British women giving birth in lifts, toilets: Report

LONDON: A shortage of midwives and hospital beds is forcing thousands of British women to give birth outside maternity wards, putting the lives
of babies
and mothers at risk, a newspaper reported Wednesday.

The Daily Mail said births outside maternity wards - in locations ranging from lifts to hospital toilets - went up 15 percent last year to almost 4,000. It said hundreds of women in labour are being turned away from hospitals because they are full.
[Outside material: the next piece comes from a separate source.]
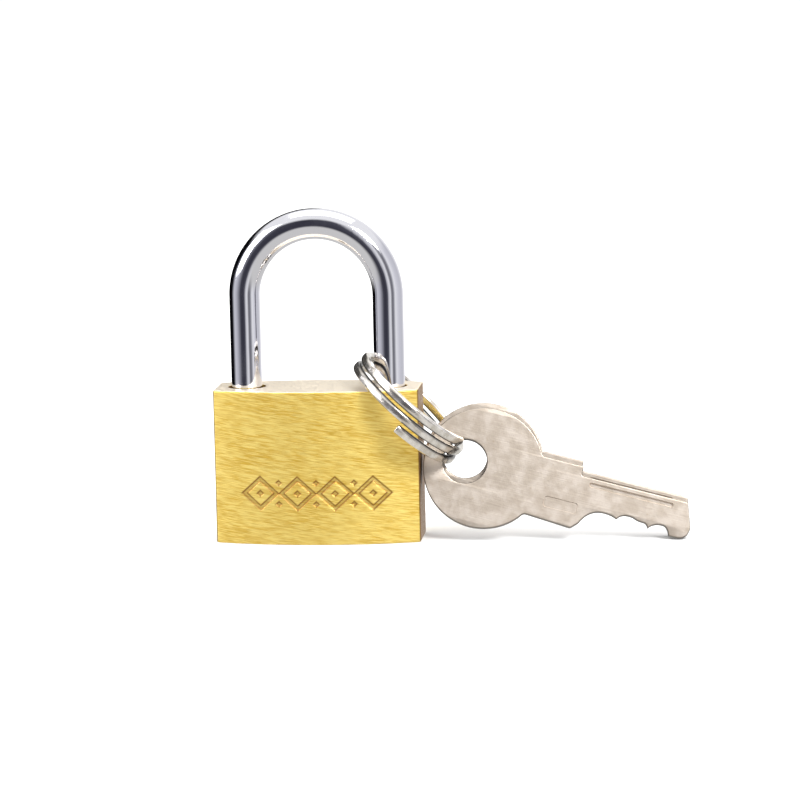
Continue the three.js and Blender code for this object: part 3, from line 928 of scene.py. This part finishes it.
@dataclass
class Shackle(Part):
    """The bent chromed wire, with its turned-down heel and the latch notch in its toe."""

    node: str = "shackle"
    body: str = "shackle"
    finish: Finish = CHROME
    slot: Slot = Slot.CHROME
    wire: float = 4.5
    spacing: float = 21.0
    arch: float = 13.3
    toe_depth: float = 6.0
    heel_depth: float = 13.75
    neck_top: float = 3.8
    neck: float = 3.0
    collar: float = 4.4
    collar_length: float = 1.55
    chamfers: tuple[float, float, float] = (0.25, 0.15, 0.4)  # the heel's end, collar and shoulder
    toe_round: float = 0.7
    notch_tip: float = 0.9
    notch_heights: tuple[float, float] = (-2.717, -2.167)
    notch_slope: float = 2.9168
    around: int = 112

    def _profile(self) -> np.ndarray:
        """Returns (distance along the wire, radius) rows from the heel's end to the toe's end."""
        collar, neck, wire = self.collar / 2, self.neck / 2, self.wire / 2
        neck_end = self.heel_depth - self.neck_top
        lead, back, shoulder = self.chamfers
        corners = np.array([
            [0, collar - lead], [lead, collar], [self.collar_length - back, collar],
            [self.collar_length, collar - back], [self.collar_length, neck],
            [neck_end, neck], [neck_end, wire - shoulder], [neck_end + shoulder, wire],
        ])
        heel_top = self.heel_depth + self.arch
        bend = math.pi * self.spacing / 2
        toe = self.arch + self.toe_depth
        total = heel_top + bend + toe
        along = np.concatenate([
            np.linspace(neck_end + 1, heel_top, 24, endpoint=False),
            np.linspace(heel_top, heel_top + bend, 190, endpoint=False),
            np.linspace(heel_top + bend, total - self.toe_depth, 24, endpoint=False),
            np.linspace(total - self.toe_depth, total - self.toe_round, 84, endpoint=False),
        ])
        turn = np.linspace(0, RIGHT_ANGLE, 7)
        short, thin = self.toe_round * (1 - np.sin(turn)), self.toe_round * (1 - np.cos(turn))
        end = np.stack([total - short, wire - thin], 1)
        return np.concatenate([corners, np.stack([along, np.full(len(along), wire)], 1), end])

    def _centres(self, along: np.ndarray) -> tuple[np.ndarray, np.ndarray]:
        """Returns the wire's centreline and its outward direction, for distances along it.

        The line goes straight up the heel leg, round a half circle, and straight down the toe leg.
        """
        half = self.spacing / 2
        heel_top = self.heel_depth + self.arch
        angle = np.clip((along - heel_top) / half, 0, math.pi)
        outward = np.stack([np.cos(angle), np.zeros_like(angle), np.sin(angle)], 1)
        centre = outward * half + np.array([0, 0, self.arch])
        past = np.maximum(along - heel_top - math.pi * half, 0)
        short = np.maximum(heel_top - along, 0)
        centre[:, 2] -= past + short
        return centre, outward

    def build(self) -> bpy.types.Object:
        """Makes the wire: a circle of changing radius carried along the bent line.

        The latch notch is where the toe leg's points are held back to the notch's own line.
        """
        profile = self._profile()
        centre, outward = self._centres(profile[:, 0])
        angle = np.linspace(0, FULL_TURN, self.around, endpoint=False)
        radial = outward[:, None] * np.cos(angle)[None, :, None]
        radial = radial + np.array([0, 1, 0]) * np.sin(angle)[None, :, None]
        tube = centre[:, None] + radial * profile[:, 1, None, None]
        low, high = self.notch_heights
        tip = -self.spacing / 2 + self.wire / 2 - self.notch_tip
        z = tube[..., 2]
        limit = tip + np.maximum(z - high, 0) + np.maximum(low - z, 0) / self.notch_slope
        toe = (profile[:, 0, None] > profile[-1, 0] - self.toe_depth - 1) & (z < 0)
        tube[..., 0] = np.where(toe, np.minimum(tube[..., 0], limit), tube[..., 0])
        draft = Draft()
        draft.grid(tube, wrap=True)
        draft.cap(tube[0])
        draft.cap(tube[-1])
        return draft.build("shackle_wire")


# ---- Plug, caps and pins --------------------------------------------------------------------


@dataclass
class Plug(Part):
    """The turned brass plug, whose slot for the key shows in the body's base."""

    node: str = "cylinder_plug"
    body: str = "plug"
    finish: Finish = TURNED_BRASS
    slot: Slot = Slot.TURNED
    radius: float = 3.8
    base: float = -22.5
    slot_top: float = -8.6
    top: float = -5.3
    slot_half: float = 1.1
    slot_inner: float = -1.7
    edge: float = 0.12
    groove: tuple[float, float, float] = (-8.05, -6.35, 3.0)  # its two heights and its radius
    stud: tuple[float, float, float, float] = (-1.1314, -1.1314, 0.55, 2.1)  # place, radius, reach

    def build(self) -> bpy.types.Object:
        """Makes the slotted length as a C-shaped outline carried up, and the rest on the lathe."""
        draft = Draft()
        mouth = math.asin(self.slot_half / self.radius)
        lip = self.radius * math.cos(mouth)
        gap = 0.12
        shell = arc((0, 0), self.radius, mouth + gap, FULL_TURN - mouth - gap, 120)
        slot = np.array([
            [lip, -self.slot_half], [self.slot_inner, -self.slot_half],
            [self.slot_inner, self.slot_half], [lip, self.slot_half],
        ])
        line = rounded(np.concatenate([shell[-1:], slot, shell[:1]]), 0.3, 4, closed=False)
        outline = spread(np.concatenate([shell, line[1:-1]]), 0.4)
        extrude(draft, outline, (), (self.base, self.slot_top), self.edge)
        low, high, core = self.groove
        draft.turned(np.array([
            [self.slot_top, self.radius], [low, self.radius], [low, core], [high, core],
            [high, self.radius], [self.top - self.edge, self.radius], [self.top, self.radius - self.edge],
        ]), count=96)
        x, y, radius, reach = self.stud
        draft.turned(rod_profile(self.top - 0.4, self.top + reach, radius, 0.1), (x, y), 32)
        return draft.build("plug_turned")


@dataclass(frozen=True)
class Rod(Part):
    """A short turned pin, or the cap that closes a drilling."""

    name: str
    node: str
    body: str
    axes: Axes
    span: tuple[float, float]
    radius: float
    edge: float
    finish: Finish
    slot: Slot

    def build(self) -> bpy.types.Object:
        """Makes the rod: a profile with rounded rims turned round its axis."""
        draft = Draft(self.axes)
        draft.turned(rod_profile(*self.span, self.radius, self.edge), count=48)
        return draft.build(self.name)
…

The paper quoted official information obtained by an opposition MP as showing women gave birth in ambulances, A&E departments, unspecified areas including corridors, postnatal and antenatal wards and hospital reception areas.

Babies
were born in offices, lifts, toilets and a caravan, according to the Freedom of Information data for 2007 and 2008 from 117 out of 147 trusts which provide maternity services.

Opposition Tory health spokesman Andrew Lansley, who obtained the figures, said the Labour government had cut maternity beds by 2,340, or 22 percent, since coming to power in 1997.

At the same time birth rates have been rising sharply, up 20% in some areas.

Jon Skewes, a director at the Royal College of Midwives, told the paper: "The rise in the number of births in other than a designated labour bed is a concern. We would want to see the detail behind these figures to look at why this is happening."